* _WHAT TO PRODUCE_:
Please quote exactly the opening lines of the data, from the first line to the one where "self.tree = tree" appears.

* START *

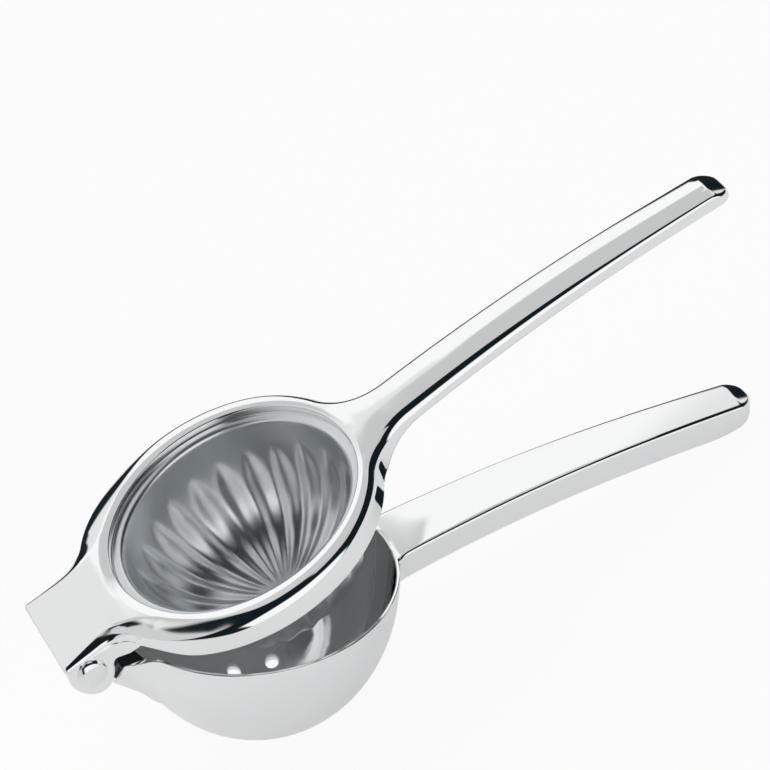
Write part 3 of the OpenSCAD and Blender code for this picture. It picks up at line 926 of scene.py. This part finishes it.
class Nodes:
    """A tree of shader nodes, with short ways to add and link them."""

    def __init__(self, tree):
        self.tree = tree

    def add(self, kind, **values):
        """A node with the given inputs or settings."""
        node = self.tree.nodes.new("ShaderNode" + kind)
        for key, value in values.items():
            if key in node.inputs:
                node.inputs[key].default_value = value
            else:
                setattr(node, key, value)
        return node

    def feed(self, socket, source):
        """Links a socket to a source, or sets it where the source is a plain value."""
        if isinstance(source, (int, float, tuple)):
            socket.default_value = source
        else:
            self.tree.links.new(source, socket)

    def result(self, node, *sources):
        """A node's first output, once its inputs are fed in their order."""
        for socket, source in zip(node.inputs, sources):
            self.feed(socket, source)
        return node.outputs[0]

    def math(self, operation, *sources):
        """The result of a Math node."""
        return self.result(self.add("Math", operation=operation), *sources)

    def times(self, *values):
        """The product of two values or more."""
        product = values[0]
        for value in values[1:]:
            product = self.math("MULTIPLY", product, value)
        return product

    def dot(self, vector, direction):
        """How far a vector reaches along a fixed direction."""
        node = self.add("VectorMath", operation="DOT_PRODUCT")
        self.result(node, vector, tuple(direction))
        return node.outputs["Value"]

    def noise(self, vector, scale, detail, roughness):
        """Soft noise between 0 and 1."""
        return self.result(self.add("TexNoise", Scale=scale, Detail=detail, Roughness=roughness), vector)

    def span(self, value, low, high, to_low=0.0, to_high=1.0, kind="LINEAR"):
        """A value carried from low..high to another span, and held at its ends."""
        return self.result(self.add("MapRange", interpolation_type=kind), value, low, high, to_low, to_high)

    def blend(self, kind, share, a, b):
        """a where share is 0 and b where it is 1."""
        node = self.add("Mix", data_type=kind)
        for name, source in (("Factor", share), ("A", a), ("B", b)):
            self.feed(node.inputs[name], source)
        return node.outputs["Result"]

    def bump(self, height, distance, shader):
        """Relief of the given depth in metres."""
        node = self.add("Bump", Strength=1.0, Distance=distance)
        self.feed(node.inputs["Height"], height)
        self.feed(shader.inputs["Normal"], node.outputs["Normal"])

    def cover(self, socket, value, share):
        """Another value for a shader's socket where share is 1, over what it has already."""
        kind = "RGBA" if socket.type == "RGBA" else "FLOAT"
        before = tuple(socket.default_value) if kind == "RGBA" else socket.default_value
        if socket.links:
            before = socket.links[0].from_socket
        self.feed(socket, self.blend(kind, share, before, value))


def fresh_nodes(owner):
    """The nodes of a material or world, cleared."""
    owner.use_nodes = True
    owner.node_tree.nodes.clear()
    return Nodes(owner.node_tree)


def finish_of(material):
    """A metal's nodes, its shader and its object coordinates."""
    nodes = Nodes(material.node_tree)
    return nodes, material.node_tree.nodes["Principled BSDF"], nodes.add("TexCoord").outputs["Object"]


def metal(name):
    """A metal material, with its nodes, its shader and its object coordinates."""
    material = bpy.data.materials.new(name)
    material.use_nodes = True
    nodes, shader, place = finish_of(material)
    shader.inputs["Metallic"].default_value = 1.0
    return material, nodes, shader, place


def polished(name, colour, rough, wave):
    """Polished casting: a clear mirror with faint polishing waves and a few softer patches."""
    material, nodes, shader, place = metal(name)
    shader.inputs["Base Color"].default_value = (*colour, 1)
    patches = nodes.noise(place, 38.0, 3.0, 0.55)
    nodes.feed(shader.inputs["Roughness"], nodes.span(patches, 0.35, 0.75, rough, rough * 1.7))
    nodes.bump(nodes.noise(place, 70.0, 1.0, 0.4), wave, shader)
    return material


def pressed(name):
    """Pressed steel: satin, blue-grey, with fine marks from drawing it down."""
    material, nodes, shader, place = metal(name)
    cloud = nodes.noise(place, 60.0, 4.0, 0.6)
    tint = nodes.blend("RGBA", cloud, (0.84, 0.87, 0.89, 1.0), (0.90, 0.92, 0.935, 1.0))
    nodes.feed(shader.inputs["Base Color"], tint)
    stretch = nodes.add("Mapping", Scale=(900, 900, 120))
    nodes.feed(stretch.inputs["Vector"], place)
    marks = nodes.noise(stretch.outputs["Vector"], 1.0, 2.0, 0.5)
    nodes.feed(shader.inputs["Roughness"], nodes.span(marks, 0.0, 1.0, 0.25, 0.36))
    nodes.bump(marks, 0.000006, shader)
    return material


def satin_inside(material):
    """Makes the hinge's side of the bowl's inside satin, within an ellipsoid between its faces."""
    nodes, shader, place = finish_of(material)
    local = nodes.add("Mapping", vector_type="TEXTURE", Scale=(0.037, 0.037, 0.0432),
                      Location=(-FOOT_X / 1000, 0, LIE_HEIGHT / 1000),
                      Rotation=(0, math.radians(LIE_TILT), 0))
    nodes.feed(local.inputs["Vector"], place)
    length = nodes.add("VectorMath", operation="LENGTH")
    nodes.feed(length.inputs[0], local.outputs["Vector"])
    inside = nodes.span(length.outputs["Value"], 1.003, 0.995)
    hinge_side = nodes.span(nodes.dot(local.outputs["Vector"], (1, 0, 0)), 0.45, 0.05)
    satin = nodes.times(inside, hinge_side)
    nodes.cover(shader.inputs["Roughness"], 0.5, satin)
    nodes.cover(shader.inputs["Metallic"], 0.15, satin)


def painted_gap_shade(material):
    """Paints shade into the casting on the bowl's side of the rivet, in the gap under the ring: a near-black
    colour, with a rough finish that is not metal.

    In millimetres from the rivet's axis, it runs from near to far, and fades further on between the neck's
    faces.
    """
    nodes, shader, place = finish_of(material)
    near, far, fade_from, fade_to = 3.4, 10.5, 17, 30
    pin = lower_place(np.zeros(3))
    offset = nodes.result(nodes.add("VectorMath", operation="SUBTRACT"), place, tuple(pin))
    x, y, z = (nodes.dot(offset, (lower_place(axis) - pin) * 1e6) for axis in np.eye(3))
    r = nodes.math("SQRT", nodes.math("ADD", nodes.times(x, x), nodes.times(z, z)))
    disc = nodes.times(nodes.span(r, far + 0.1, far), nodes.span(z, -8.5, -8.3))
    between_faces = nodes.span(nodes.math("ABSOLUTE", y), 11.7, 11.5)
    strip = nodes.times(nodes.span(r, fade_to, fade_from), nodes.span(z, -5.6, -5.3), between_faces)
    ahead = nodes.times(nodes.math("MAXIMUM", disc, strip), nodes.span(x, 3, 4.5))
    band = nodes.times(nodes.span(r, near, near + 0.3), ahead)
    # Painted shade: the band takes a near-black colour where the gap under the ring lies in shade
    nodes.cover(shader.inputs["Roughness"], 0.6, band)
    nodes.cover(shader.inputs["Metallic"], 0.0, band)
    nodes.cover(shader.inputs["Base Color"], (0.004, 0.008, 0.011, 1.0), band)


casting, bowl_casting, knuckle_casting = (
    polished(name, (0.93, 0.935, 0.94), 0.045, 0.000004)
    for name in ("polished_casting", "bowl_casting", "knuckle_casting"))
satin_inside(bowl_casting)
# Painted shade in the gap under the ring, on the bowl and on the knuckle
painted_gap_shade(bowl_casting)
painted_gap_shade(knuckle_casting)
rivet_steel = polished("rivet", (0.90, 0.905, 0.91), 0.07, 0.000003)
sheet_steel = pressed("pressed_steel")


# Pieces: name, shape, place, finish, body, CAD node that it replaces, and material slot
arms = "polished_casting"
PIECES = [
    ("upper_arm_body", upper_body_grids(), upper_place, casting, "upper_arm", "upper_arm", arms),
    ("near_ear", [ear_grids() * [1, -1, 1]], upper_place, casting, "upper_arm", None, arms),
    ("far_ear", [ear_grids()], upper_place, casting, "upper_arm", None, arms),
    ("bowl_and_neck", bowl_grids(), lower_place, bowl_casting, "lower_arm", "lower_arm", arms),
    ("knuckle", knuckle_grids(), lower_place, knuckle_casting, "lower_arm", None, arms),
    ("lower_handle", lower_handle_grids(), lower_place, casting, "lower_arm", None, arms),
    ("press_cup_sheet", cup_grids(), upper_place, sheet_steel, "upper_arm", "press_cup", "pressed_steel"),
    ("rivet_hollow_half", sleeve_grids(), upper_place, rivet_steel, "upper_arm", "rivet_sleeve", "rivet"),
    ("rivet_solid_half", pin_grids(), upper_place, rivet_steel, "upper_arm", "rivet_pin", "rivet"),
]
for name, grids, place, finish, body, node, slot in PIECES:
    piece = mesh_piece(name, grids, place, finish)
    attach(piece, body)
    if node:
        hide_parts(node)


# Camera: its place and directions in the lower arm's frame, and its focal length in widths of the picture

CAMERA_AT = np.array([-185.33, -695.30, 572.64])
CAMERA_FORWARD = np.array([0.304, 0.7604, -0.5739])
CAMERA_RIGHT = np.array([0.9085, -0.4127, -0.0657])
SENSOR_W = 36.0
FOCAL_PX = 3537
FRAME_PX = 770

at = lower_place(CAMERA_AT)
forward = turn(CAMERA_FORWARD, -LIE_TILT)
forward /= np.linalg.norm(forward)
right = turn(CAMERA_RIGHT, -LIE_TILT)
right -= forward * (right @ forward)
right /= np.linalg.norm(right)
up = np.cross(right, forward)
lens = bpy.data.cameras.new("camera")
lens.sensor_fit = "HORIZONTAL"
lens.sensor_width = SENSOR_W
lens.lens = SENSOR_W * FOCAL_PX / FRAME_PX
lens.clip_start = 0.05
lens.clip_end = 20.0
camera = put("camera", lens)
camera.matrix_world = Matrix([*np.column_stack([right, up, -forward, at]).tolist(), (0, 0, 0, 1)])
bpy.context.scene.camera = camera
bpy.context.scene.view_settings.view_transform = "Standard"


# Floor and studio

def floor_paper():
    """White paper that takes the shadow; the camera sees it white, and polished metal less bright."""
    paper = bpy.data.materials.new("floor_paper")
    nodes = fresh_nodes(paper)
    path = nodes.add("LightPath").outputs
    in_metal = nodes.times(path["Is Glossy Ray"], 0.4)
    seen = nodes.math("MAXIMUM", nodes.math("MAXIMUM", path["Is Camera Ray"], in_metal),
                      path["Is Transmission Ray"])
    matt = nodes.add("BsdfDiffuse", Color=(0.92, 0.92, 0.92, 1))
    glow = nodes.add("Emission", Color=(1, 1, 1, 1))
    mixed = nodes.result(nodes.add("MixShader"), nodes.times(seen, 0.92), matt.outputs[0], glow.outputs[0])
    nodes.feed(nodes.add("OutputMaterial").inputs[0], mixed)
    return paper


def floor():
    """A round sheet of paper, a metre in radius, under the middle of the squeezer."""
    mesh = bpy.data.meshes.new("floor")
    rim = [0.06, 0] + rays(np.linspace(0, 360, 65)[:-1])
    mesh.from_pydata(np.column_stack([rim, np.zeros(len(rim))]).tolist(), [], [list(range(len(rim)))])
    mesh.materials.append(floor_paper())
    put("floor", mesh)


def shown(tone):
    """Light whose picture has that tone between 0 and 1 once it is mirrored by the polished casting."""
    return (tone / 12.92 if tone < 0.04 else ((tone + 0.055) / 1.055) ** 2.4) / 0.935


# Zones of the studio, each laid over the ones before it. A direction is read as two angles from overhead, in
# degrees: X to the camera's right and Y ahead of it. A zone has its tone, the borders (a, b, c, softness)
# that it lies beyond, where a*X + b*Y > c, and perhaps the borders of a part that it leaves out.
DARK = 0.07
ZONES = [
    # Cloth overhead, and the light at its left
    (0.75, [(0, 1, -5, 4), (1, 0.4, 9.5, 2)]),
    (0.77, [(0.5, 1, 29.5, 2)]),
    (0.80, [(-1, 0.13, 20.9, 2)], [(0, -1, 6, 6), (1, 0, -45, 6)]),
    (0.89, [(-1, 0, 12.5, 3), (0, 1, 34, 4)]),
    # White wall ahead, greyer to the right
    (0.89, [(0, 1, 47.2, 1.5), (-1, 0, 7, 3)]),
    (0.975, [(-0.25, 1, 50.4, 1.5), (1, 0, -8.5, 1)]),
    (0.975, [(0, 1, 50.3, 1.5), (1, 0, -13, 3)]),
    (0.965, [(1, 0, 10.5, 0.6), (0, 1, 41.5, 3)]),
    (0.89, [(1, 0, 29, 6), (0, 1, 30, 3)]),
    # Dark gap at the right of the cloth and the wall, and along the wall's foot
    (DARK, [(1, 0, 34.5, 2), (0, -1, -50, 3)]),
    (DARK, [(1, 0, 36, 3), (0, 1, 55, 3)]),
    (0.10, [(-0.05, 1, 64.5, 2)]),
    # White wall behind the camera
    (0.97, [(1, 0, -25, 4), (0, -1, 44, 8), (-1, 0, -76, 8)]),
]


def studio():
    """World light by direction, dark where no zone lies; the camera itself sees plain white."""
    world = bpy.data.worlds.new("studio")
    bpy.context.scene.world = world
    nodes = fresh_nodes(world)
    ahead = np.array([forward[0], forward[1], 0]) / math.hypot(forward[0], forward[1])
    aside = np.array([ahead[1], -ahead[0], 0])
    where = nodes.add("TexCoord").outputs["Generated"]
    right_part, ahead_part, up_part = (nodes.dot(where, axis) for axis in (aside, ahead, (0, 0, 1)))
    tilt = nodes.times(nodes.math("ARCCOSINE", up_part), 180 / math.pi)
    level = nodes.math("SQRT", nodes.math("SUBTRACT", 1.0, nodes.math("POWER", up_part, 2.0)))
    level = nodes.math("MAXIMUM", level, 1e-4)
    x = nodes.math("DIVIDE", nodes.times(tilt, right_part), level)
    y = nodes.math("DIVIDE", nodes.times(tilt, ahead_part), level)

    def beyond_all(borders):
        """One where a direction lies beyond every border, with smooth steps."""
        shares = []
        for a, b, c, soft in borders:
            total = nodes.math("ADD", nodes.times(x, a), nodes.times(y, b))
            shares.append(nodes.span(total, c - soft / 2, c + soft / 2, kind="SMOOTHSTEP"))
        return nodes.times(*shares)

    light = shown(DARK)
    for tone, borders, *left_out in ZONES:
        mask = beyond_all(borders)
        for part in left_out:
            mask = nodes.times(mask, nodes.math("SUBTRACT", 1.0, beyond_all(part)))
        light = nodes.blend("FLOAT", mask, light, shown(tone))
    tint = nodes.blend("RGBA", light, (0.0, 0.006, 0.009, 1.0), (1.0, 1.0, 1.0, 1.0))
    zones = nodes.result(nodes.add("Background"), tint)
    plain = nodes.add("Background", Color=(1, 1, 1, 1)).outputs[0]
    to_camera = nodes.add("LightPath").outputs["Is Camera Ray"]
    mixed = nodes.result(nodes.add("MixShader"), to_camera, zones, plain)
    nodes.feed(nodes.add("OutputWorld").inputs[0], mixed)


def overhead_lamp():
    """A wide soft lamp for the floor and what isn't metal; mirrors don't show it."""
    data = bpy.data.lights.new("overhead", "AREA")
    data.shape = "DISK"
    data.size = 1.6
    data.energy = 6.0
    lamp = put("overhead", data)
    lamp.location = (0.05, 0.0, 1.2)
    lamp.visible_glossy = False
    lamp.visible_camera = False


floor()
overhead_lamp()
studio()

* END *

* _COMPLETED TASK_:
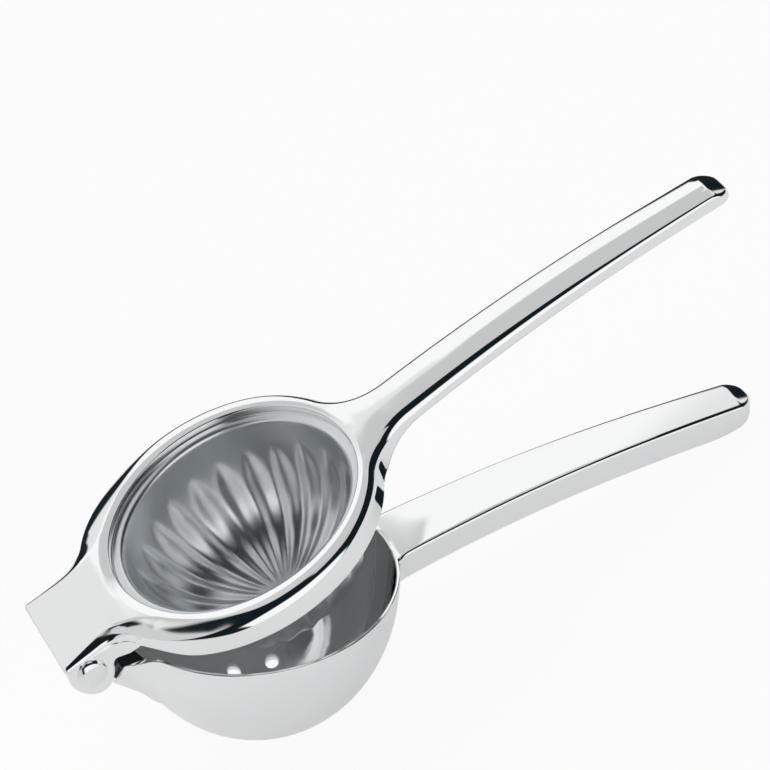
Write part 3 of the OpenSCAD and Blender code for this picture. It picks up at line 926 of scene.py. This part finishes it.
class Nodes:
    """A tree of shader nodes, with short ways to add and link them."""

    def __init__(self, tree):
        self.tree = tree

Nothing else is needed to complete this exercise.